A ripple of murmurs spread through the audience. The parallels were chilling. The message, undeniable.

He told of a time when even in the storm of political battles, there was still a line—thin, fragile, but present—that those in power would not cross.

"Obasanjo called me when I was impeached and asked, 'Peter, are you safe?' When I won my case in court, Yar’Adua called me in London and said, 'Congratulations.' I told him, 'I cannot return home; they will come for me.' He asked me to name my flight, and when I landed, military men received me, took me straight to him."

His voice lowered, but the intensity only deepened.

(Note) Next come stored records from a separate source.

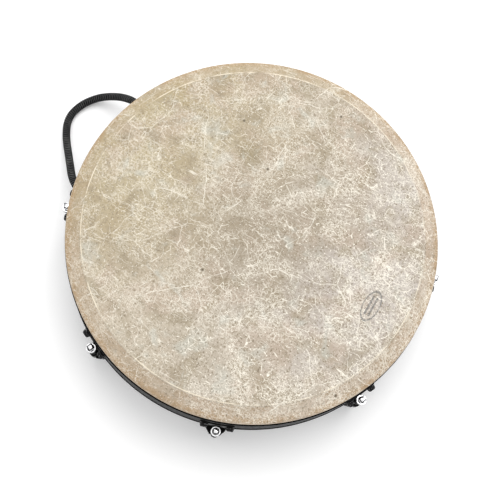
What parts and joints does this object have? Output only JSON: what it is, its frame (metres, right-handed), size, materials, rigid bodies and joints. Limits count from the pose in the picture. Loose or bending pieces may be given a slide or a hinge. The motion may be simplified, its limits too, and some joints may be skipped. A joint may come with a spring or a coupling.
{
  "type": "bodhran",
  "caption": "Key-tuned bodhran: round frame drum with a mottled film head, black tuning hoop with bolted ears and chrome rods, open back with a crossbar, and a rope handle.",
  "frame": {"origin": "centre of the shell's back edge, which the drum lies on", "axes": "+Z along the drum's axis towards the head, +Y towards the middle of the rope handle"},
  "size_m": [0.4122, 0.4875, 0.1145],
  "materials": {
    "shell_black": "satin black paint outside, plain fibre board inside",
    "skin_film": "matt mottled film",
    "hoop_metal": "dark anodised rolled channel",
    "black_metal": "gloss black powder coat",
    "black_fastener": "black oxide with worn edges",
    "steel_fastener": "zinc plated",
    "chrome": "polished",
    "bar_wood": "clear satin varnish",
    "grommet_rubber": "matt moulded",
    "rope_black": "tight ribbed braid"
  },
  "bodies": {
    "drum": {"shell": "shell_black", "head_skin": "skin_film", "bracket_bolts": "black_fastener", "bracket_washers": "steel_fastener", "bracket_nuts": "steel_fastener", "crossbar": "bar_wood", "crossbar_screws": "black_fastener", "handle_rope": "rope_black", "rope_grommet_left": "grommet_rubber", "rope_grommet_right": "grommet_rubber", "rope_knot_left": "rope_black", "rope_knot_right": "rope_black", "shell_bracket_1": "black_metal", "shell_bracket_2": "black_metal", "shell_bracket_3": "black_metal", "shell_bracket_4": "black_metal", "shell_bracket_5": "black_metal", "shell_bracket_6": "black_metal", "shell_bracket_7": "black_metal", "shell_bracket_8": "black_metal"},
    "hoop": {"tuning_hoop": "black_metal", "flesh_hoop": "hoop_metal", "head_collar": "skin_film", "ear_bolts": "black_fastener", "ear_washers": "steel_fastener", "ear_nuts": "steel_fastener", "rod_washers": "steel_fastener", "hoop_ear_1": "black_metal", "hoop_ear_2": "black_metal", "hoop_ear_3": "black_metal", "hoop_ear_4": "black_metal", "hoop_ear_5": "black_metal", "hoop_ear_6": "black_metal", "hoop_ear_7": "black_metal", "hoop_ear_8": "black_metal"},
    "rod_1": {"tension_rod_1": "chrome"},
    "rod_2": {"tension_rod_2": "chrome"},
    "rod_3": {"tension_rod_3": "chrome"},
    "rod_4": {"tension_rod_4": "chrome"},
    "rod_5": {"tension_rod_5": "chrome"},
    "rod_6": {"tension_rod_6": "chrome"},
    "rod_7": {"tension_rod_7": "chrome"},
    "rod_8": {"tension_rod_8": "chrome"}
  },
  "joints": [
    {"name": "hoop_slide", "type": "slide", "parent": "drum", "child": "hoop", "axis": [0, 0, 1], "range_m": [-0.003, 0.003], "deforming": ["head_collar"]},
    {"name": "rod_1_turn", "type": "hinge", "parent": "hoop", "child": "rod_1", "pos_m": [0.1954, 0.08094, 0.06], "axis": [0, 0, 1], "range_deg": [-1081, 1081]},
    {"name": "rod_2_turn", "type": "hinge", "parent": "hoop", "child": "rod_2", "pos_m": [0.08094, 0.1954, 0.06], "axis": [0, 0, 1], "range_deg": [-1081, 1081]},
    {"name": "rod_3_turn", "type": "hinge", "parent": "hoop", "child": "rod_3", "pos_m": [-0.08094, 0.1954, 0.06], "axis": [0, 0, 1], "range_deg": [-1081, 1081]},
    {"name": "rod_4_turn", "type": "hinge", "parent": "hoop", "child": "rod_4", "pos_m": [-0.1954, 0.08094, 0.06], "axis": [0, 0, 1], "range_deg": [-1081, 1081]},
    {"name": "rod_5_turn", "type": "hinge", "parent": "hoop", "child": "rod_5", "pos_m": [-0.1954, -0.08094, 0.06], "axis": [0, 0, 1], "range_deg": [-1081, 1081]},
    {"name": "rod_6_turn", "type": "hinge", "parent": "hoop", "child": "rod_6", "pos_m": [-0.08094, -0.1954, 0.06], "axis": [0, 0, 1], "range_deg": [-1081, 1081]},
    {"name": "rod_7_turn", "type": "hinge", "parent": "hoop", "child": "rod_7", "pos_m": [0.08094, -0.1954, 0.06], "axis": [0, 0, 1], "range_deg": [-1081, 1081]},
    {"name": "rod_8_turn", "type": "hinge", "parent": "hoop", "child": "rod_8", "pos_m": [0.1954, -0.08094, 0.06], "axis": [0, 0, 1], "range_deg": [-1081, 1081]}
  ],
  "couplings": [
    {"joint": "rod_1_turn", "follows": "hoop_slide", "rad_per_m": 6283.2},
    {"joint": "rod_2_turn", "follows": "hoop_slide", "rad_per_m": 6283.2},
    {"joint": "rod_3_turn", "follows": "hoop_slide", "rad_per_m": 6283.2},
    {"joint": "rod_4_turn", "follows": "hoop_slide", "rad_per_m": 6283.2},
    {"joint": "rod_5_turn", "follows": "hoop_slide", "rad_per_m": 6283.2},
    {"joint": "rod_6_turn", "follows": "hoop_slide", "rad_per_m": 6283.2},
    {"joint": "rod_7_turn", "follows": "hoop_slide", "rad_per_m": 6283.2},
    {"joint": "rod_8_turn", "follows": "hoop_slide", "rad_per_m": 6283.2}
  ]
}
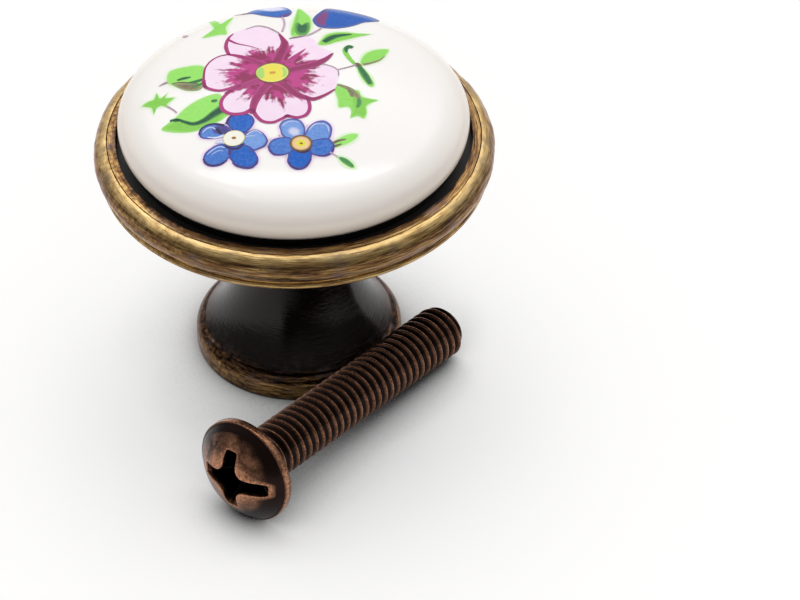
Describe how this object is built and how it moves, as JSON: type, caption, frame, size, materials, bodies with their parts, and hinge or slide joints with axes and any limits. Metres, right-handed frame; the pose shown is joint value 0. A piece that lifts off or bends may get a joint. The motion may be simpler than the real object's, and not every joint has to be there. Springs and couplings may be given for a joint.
{
  "type": "cabinet knob",
  "caption": "Round cabinet knob: brass-finished foot and beaded cup holding a domed china insert printed with flowers, with its loose pan head mounting screw.",
  "frame": {"origin": "centre of the foot's flat bottom, where the axis of the tapped hole meets it", "axes": "+Z along the knob's axis, from the foot to the crown of the insert; +X and +Y as the picture shows the knob, seen from -Y"},
  "size_m": [0.0284, 0.0358, 0.0228],
  "materials": {
    "antique_brass": "antique brass plate, rubbed",
    "dark_adhesive": "cured dark adhesive",
    "glazed_china": "clear gloss glaze over a printed spray of flowers",
    "antique_copper": "antique copper plate over steel, rubbed"
  },
  "bodies": {
    "root": {"knob_body": "antique_brass", "adhesive_bed": "dark_adhesive", "ceramic_insert": "glazed_china", "mounting_screw": "antique_copper"}
  },
  "joints": []
}
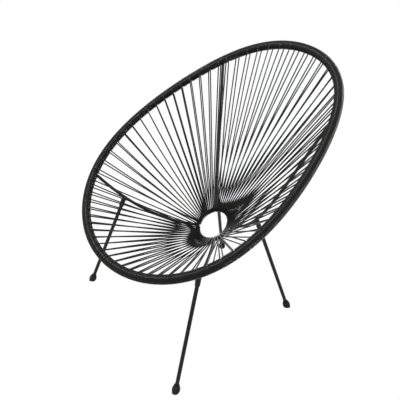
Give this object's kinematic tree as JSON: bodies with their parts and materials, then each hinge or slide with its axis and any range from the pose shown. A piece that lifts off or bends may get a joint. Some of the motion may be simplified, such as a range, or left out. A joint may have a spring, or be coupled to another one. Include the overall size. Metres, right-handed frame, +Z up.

"Today, if I were in the same situation, the president would not ask me to come back. He would tell me not to return at all."

The silence in the hall was deafening. It was a silence thick with realization, with anger, with a question that no one dared speak aloud: How did we get here?

Obi’s words were not just an indictment; they were a warning.

"It has collapsed," he said simply. "It has failed."

The weight of the truth bore down on every soul in that room.

But Obi was not one to end on despair.

"Let’s not just talk about it," he urged. "Let’s talk about how we will rebuild."

A flicker of hope. A challenge. A call to action.

And as he stepped down from the stage, the murmurs turned to voices, the voices into debates, and the debates into something even more powerful—resolve.

The fight for Nigeria’s democracy was not over. It was only just beginning.